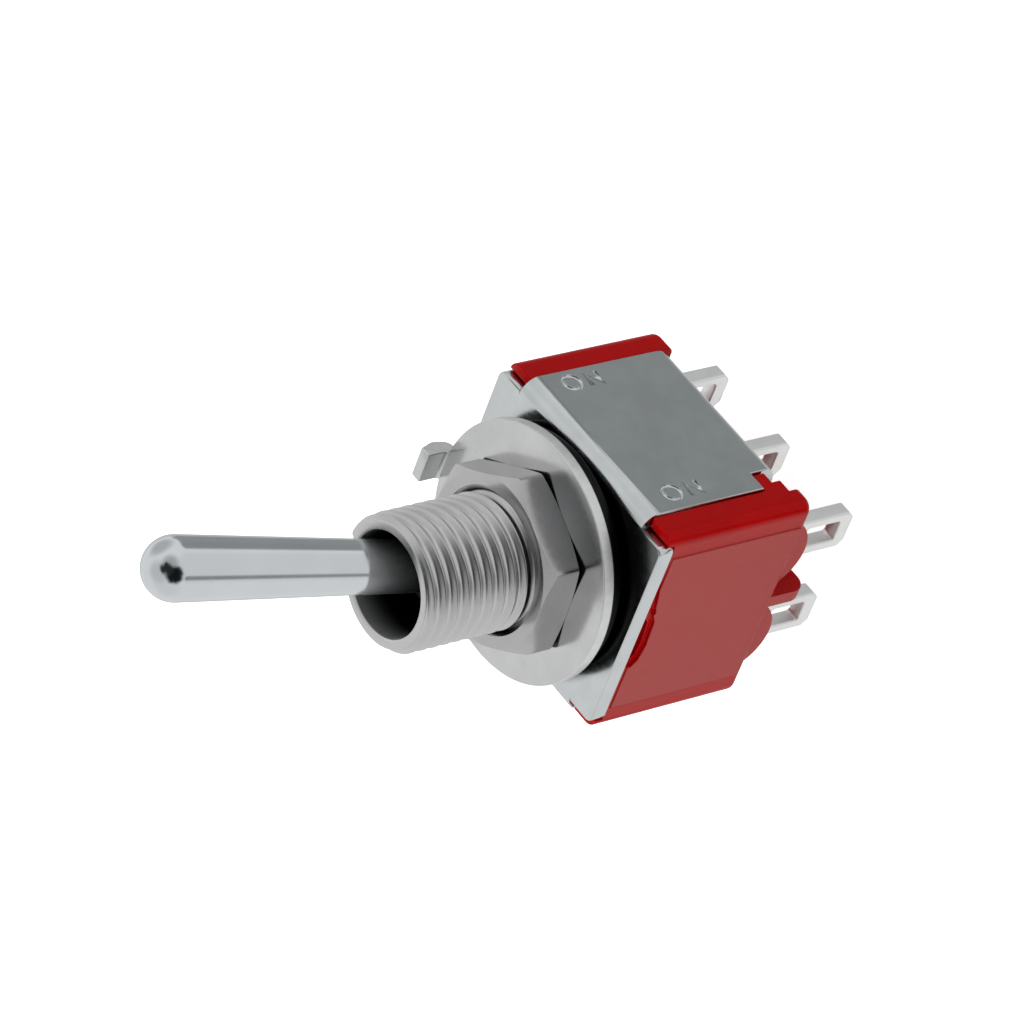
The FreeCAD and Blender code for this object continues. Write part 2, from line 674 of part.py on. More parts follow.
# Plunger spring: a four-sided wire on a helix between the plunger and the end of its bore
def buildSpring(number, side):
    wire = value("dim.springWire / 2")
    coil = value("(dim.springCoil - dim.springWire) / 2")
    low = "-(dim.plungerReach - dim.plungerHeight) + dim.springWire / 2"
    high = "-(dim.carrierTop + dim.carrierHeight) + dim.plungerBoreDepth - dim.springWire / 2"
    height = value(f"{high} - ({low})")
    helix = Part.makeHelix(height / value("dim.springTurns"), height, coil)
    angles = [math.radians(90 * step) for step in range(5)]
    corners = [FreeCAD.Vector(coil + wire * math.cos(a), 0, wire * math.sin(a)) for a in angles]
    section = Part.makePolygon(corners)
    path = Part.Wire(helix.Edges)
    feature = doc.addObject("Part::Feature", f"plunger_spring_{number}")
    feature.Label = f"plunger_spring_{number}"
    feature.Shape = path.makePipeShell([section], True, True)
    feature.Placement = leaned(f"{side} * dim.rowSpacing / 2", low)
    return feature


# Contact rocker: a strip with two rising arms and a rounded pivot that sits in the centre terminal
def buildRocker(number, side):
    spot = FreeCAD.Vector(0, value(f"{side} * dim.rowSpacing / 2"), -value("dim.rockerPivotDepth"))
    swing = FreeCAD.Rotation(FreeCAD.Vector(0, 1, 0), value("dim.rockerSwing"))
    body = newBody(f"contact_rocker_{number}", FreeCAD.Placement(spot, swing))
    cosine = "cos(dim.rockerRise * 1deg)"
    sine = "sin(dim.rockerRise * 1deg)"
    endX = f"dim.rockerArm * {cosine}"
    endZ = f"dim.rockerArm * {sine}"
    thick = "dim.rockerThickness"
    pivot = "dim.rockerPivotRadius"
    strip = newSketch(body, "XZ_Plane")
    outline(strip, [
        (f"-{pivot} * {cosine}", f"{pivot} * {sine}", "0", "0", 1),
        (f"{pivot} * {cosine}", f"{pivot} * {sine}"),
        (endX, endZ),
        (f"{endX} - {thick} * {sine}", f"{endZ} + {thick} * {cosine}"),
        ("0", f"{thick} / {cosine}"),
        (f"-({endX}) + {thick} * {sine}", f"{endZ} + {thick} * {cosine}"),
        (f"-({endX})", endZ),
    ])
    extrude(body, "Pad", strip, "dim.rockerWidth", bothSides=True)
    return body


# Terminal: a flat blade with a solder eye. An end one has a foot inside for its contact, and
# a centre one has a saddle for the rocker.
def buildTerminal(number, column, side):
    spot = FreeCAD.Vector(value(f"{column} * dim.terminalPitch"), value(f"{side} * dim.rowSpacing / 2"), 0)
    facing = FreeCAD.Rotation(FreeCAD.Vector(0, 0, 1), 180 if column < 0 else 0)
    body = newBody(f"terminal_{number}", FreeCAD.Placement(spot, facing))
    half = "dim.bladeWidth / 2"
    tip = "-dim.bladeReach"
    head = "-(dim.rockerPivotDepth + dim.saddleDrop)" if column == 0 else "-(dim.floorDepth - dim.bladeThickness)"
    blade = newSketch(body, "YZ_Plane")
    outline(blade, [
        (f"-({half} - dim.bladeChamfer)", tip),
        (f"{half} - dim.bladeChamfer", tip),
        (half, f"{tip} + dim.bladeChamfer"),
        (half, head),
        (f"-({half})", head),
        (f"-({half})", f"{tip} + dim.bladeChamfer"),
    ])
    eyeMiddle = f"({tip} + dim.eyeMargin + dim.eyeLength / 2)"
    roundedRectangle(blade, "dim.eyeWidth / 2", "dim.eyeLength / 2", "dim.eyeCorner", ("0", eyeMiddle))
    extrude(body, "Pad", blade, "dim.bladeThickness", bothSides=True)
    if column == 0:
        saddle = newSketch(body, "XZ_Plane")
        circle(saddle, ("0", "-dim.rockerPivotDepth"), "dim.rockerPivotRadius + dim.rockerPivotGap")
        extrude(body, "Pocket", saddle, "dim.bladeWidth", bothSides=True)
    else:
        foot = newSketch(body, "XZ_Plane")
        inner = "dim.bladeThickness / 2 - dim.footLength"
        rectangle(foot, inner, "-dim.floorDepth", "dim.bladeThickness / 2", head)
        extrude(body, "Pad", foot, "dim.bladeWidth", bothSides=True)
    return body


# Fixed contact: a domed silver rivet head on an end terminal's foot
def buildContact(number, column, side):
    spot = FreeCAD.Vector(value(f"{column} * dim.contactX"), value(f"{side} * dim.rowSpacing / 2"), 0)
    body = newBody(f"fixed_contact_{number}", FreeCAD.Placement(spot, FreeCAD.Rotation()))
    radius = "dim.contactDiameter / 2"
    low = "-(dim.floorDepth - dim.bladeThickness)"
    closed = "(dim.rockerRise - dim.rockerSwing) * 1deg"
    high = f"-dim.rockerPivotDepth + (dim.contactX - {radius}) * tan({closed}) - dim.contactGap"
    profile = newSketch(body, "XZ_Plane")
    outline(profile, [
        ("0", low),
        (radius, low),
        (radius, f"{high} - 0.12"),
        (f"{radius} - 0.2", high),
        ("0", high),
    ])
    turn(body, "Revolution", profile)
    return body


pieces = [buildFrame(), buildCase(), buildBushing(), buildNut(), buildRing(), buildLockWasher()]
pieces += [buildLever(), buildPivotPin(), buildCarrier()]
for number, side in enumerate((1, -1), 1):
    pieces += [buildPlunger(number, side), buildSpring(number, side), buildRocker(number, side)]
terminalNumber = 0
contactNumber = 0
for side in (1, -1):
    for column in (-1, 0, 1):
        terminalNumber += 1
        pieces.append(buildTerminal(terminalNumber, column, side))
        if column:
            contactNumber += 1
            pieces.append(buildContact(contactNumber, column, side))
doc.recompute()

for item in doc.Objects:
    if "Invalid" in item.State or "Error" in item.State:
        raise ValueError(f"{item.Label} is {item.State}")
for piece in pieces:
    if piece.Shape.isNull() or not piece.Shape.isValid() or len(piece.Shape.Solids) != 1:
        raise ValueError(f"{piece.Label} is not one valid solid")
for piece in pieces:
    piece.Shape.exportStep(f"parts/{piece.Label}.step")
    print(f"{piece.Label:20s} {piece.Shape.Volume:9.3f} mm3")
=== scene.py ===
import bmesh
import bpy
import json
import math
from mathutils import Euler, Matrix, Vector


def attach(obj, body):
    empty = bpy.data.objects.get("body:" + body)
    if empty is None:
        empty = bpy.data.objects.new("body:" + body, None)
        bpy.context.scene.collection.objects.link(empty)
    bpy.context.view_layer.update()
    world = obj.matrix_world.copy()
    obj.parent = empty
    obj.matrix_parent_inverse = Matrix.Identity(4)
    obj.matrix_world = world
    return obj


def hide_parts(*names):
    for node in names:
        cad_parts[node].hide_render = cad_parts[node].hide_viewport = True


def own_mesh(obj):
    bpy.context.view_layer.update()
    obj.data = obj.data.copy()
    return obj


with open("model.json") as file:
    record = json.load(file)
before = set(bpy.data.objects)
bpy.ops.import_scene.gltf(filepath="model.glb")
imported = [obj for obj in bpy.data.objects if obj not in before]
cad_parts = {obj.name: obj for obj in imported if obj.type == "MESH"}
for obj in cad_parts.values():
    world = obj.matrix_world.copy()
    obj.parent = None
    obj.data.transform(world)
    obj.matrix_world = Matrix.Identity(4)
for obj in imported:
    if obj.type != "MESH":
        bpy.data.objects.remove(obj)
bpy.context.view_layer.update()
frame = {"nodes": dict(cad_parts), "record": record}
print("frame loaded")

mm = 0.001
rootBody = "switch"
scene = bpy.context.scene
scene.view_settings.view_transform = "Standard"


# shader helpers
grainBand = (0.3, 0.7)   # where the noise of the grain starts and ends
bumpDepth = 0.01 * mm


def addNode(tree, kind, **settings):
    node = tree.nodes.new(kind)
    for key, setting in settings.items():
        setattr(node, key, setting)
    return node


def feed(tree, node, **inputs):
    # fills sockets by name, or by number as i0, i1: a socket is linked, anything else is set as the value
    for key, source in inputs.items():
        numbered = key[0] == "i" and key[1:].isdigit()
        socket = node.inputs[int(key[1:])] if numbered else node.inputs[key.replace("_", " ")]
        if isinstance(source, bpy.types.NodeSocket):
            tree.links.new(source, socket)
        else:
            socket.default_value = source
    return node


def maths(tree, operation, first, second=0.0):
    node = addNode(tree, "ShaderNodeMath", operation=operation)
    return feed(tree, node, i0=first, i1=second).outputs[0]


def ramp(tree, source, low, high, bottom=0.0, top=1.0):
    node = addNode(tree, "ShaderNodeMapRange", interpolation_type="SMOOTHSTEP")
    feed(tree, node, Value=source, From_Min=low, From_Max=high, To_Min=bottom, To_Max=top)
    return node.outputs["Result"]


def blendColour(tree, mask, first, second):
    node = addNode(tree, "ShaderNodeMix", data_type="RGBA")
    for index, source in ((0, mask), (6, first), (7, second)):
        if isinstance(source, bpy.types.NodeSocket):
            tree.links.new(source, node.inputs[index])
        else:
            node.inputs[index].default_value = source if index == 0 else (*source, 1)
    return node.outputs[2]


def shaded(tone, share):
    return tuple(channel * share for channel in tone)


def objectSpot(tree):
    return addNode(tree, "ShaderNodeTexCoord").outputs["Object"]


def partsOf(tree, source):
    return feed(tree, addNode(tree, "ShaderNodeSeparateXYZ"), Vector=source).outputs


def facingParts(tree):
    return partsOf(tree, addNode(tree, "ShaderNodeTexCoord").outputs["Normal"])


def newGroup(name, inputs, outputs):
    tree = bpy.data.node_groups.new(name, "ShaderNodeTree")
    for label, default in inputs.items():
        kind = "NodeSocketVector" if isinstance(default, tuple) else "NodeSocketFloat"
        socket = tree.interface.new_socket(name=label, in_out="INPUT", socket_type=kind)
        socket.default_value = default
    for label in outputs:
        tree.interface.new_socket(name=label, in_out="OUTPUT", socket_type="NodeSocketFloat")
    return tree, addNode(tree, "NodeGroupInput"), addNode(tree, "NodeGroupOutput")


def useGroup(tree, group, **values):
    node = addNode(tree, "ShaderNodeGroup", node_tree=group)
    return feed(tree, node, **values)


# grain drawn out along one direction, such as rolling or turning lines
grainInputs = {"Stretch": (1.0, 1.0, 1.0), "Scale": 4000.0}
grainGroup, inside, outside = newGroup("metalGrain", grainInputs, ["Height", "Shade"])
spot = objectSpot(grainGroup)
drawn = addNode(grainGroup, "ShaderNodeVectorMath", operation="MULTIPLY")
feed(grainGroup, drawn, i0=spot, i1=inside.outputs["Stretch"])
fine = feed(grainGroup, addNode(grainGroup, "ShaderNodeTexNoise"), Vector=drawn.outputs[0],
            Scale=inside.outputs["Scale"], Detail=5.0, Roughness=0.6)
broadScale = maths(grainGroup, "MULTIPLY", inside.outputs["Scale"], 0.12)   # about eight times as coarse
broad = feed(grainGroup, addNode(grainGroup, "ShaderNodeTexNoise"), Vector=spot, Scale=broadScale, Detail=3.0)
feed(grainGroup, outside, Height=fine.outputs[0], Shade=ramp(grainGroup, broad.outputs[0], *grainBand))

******

Reproduce, without alteration, solely the lines beginning at the line that includes "for item in" and ending at the line that includes "bpy.data.objects.remove(obj)", both lines included.

for item in doc.Objects:
    if "Invalid" in item.State or "Error" in item.State:
        raise ValueError(f"{item.Label} is {item.State}")
for piece in pieces:
    if piece.Shape.isNull() or not piece.Shape.isValid() or len(piece.Shape.Solids) != 1:
        raise ValueError(f"{piece.Label} is not one valid solid")
for piece in pieces:
    piece.Shape.exportStep(f"parts/{piece.Label}.step")
    print(f"{piece.Label:20s} {piece.Shape.Volume:9.3f} mm3")
=== scene.py ===
import bmesh
import bpy
import json
import math
from mathutils import Euler, Matrix, Vector


def attach(obj, body):
    empty = bpy.data.objects.get("body:" + body)
    if empty is None:
        empty = bpy.data.objects.new("body:" + body, None)
        bpy.context.scene.collection.objects.link(empty)
    bpy.context.view_layer.update()
    world = obj.matrix_world.copy()
    obj.parent = empty
    obj.matrix_parent_inverse = Matrix.Identity(4)
    obj.matrix_world = world
    return obj


def hide_parts(*names):
    for node in names:
        cad_parts[node].hide_render = cad_parts[node].hide_viewport = True


def own_mesh(obj):
    bpy.context.view_layer.update()
    obj.data = obj.data.copy()
    return obj


with open("model.json") as file:
    record = json.load(file)
before = set(bpy.data.objects)
bpy.ops.import_scene.gltf(filepath="model.glb")
imported = [obj for obj in bpy.data.objects if obj not in before]
cad_parts = {obj.name: obj for obj in imported if obj.type == "MESH"}
for obj in cad_parts.values():
    world = obj.matrix_world.copy()
    obj.parent = None
    obj.data.transform(world)
    obj.matrix_world = Matrix.Identity(4)
for obj in imported:
    if obj.type != "MESH":
        bpy.data.objects.remove(obj)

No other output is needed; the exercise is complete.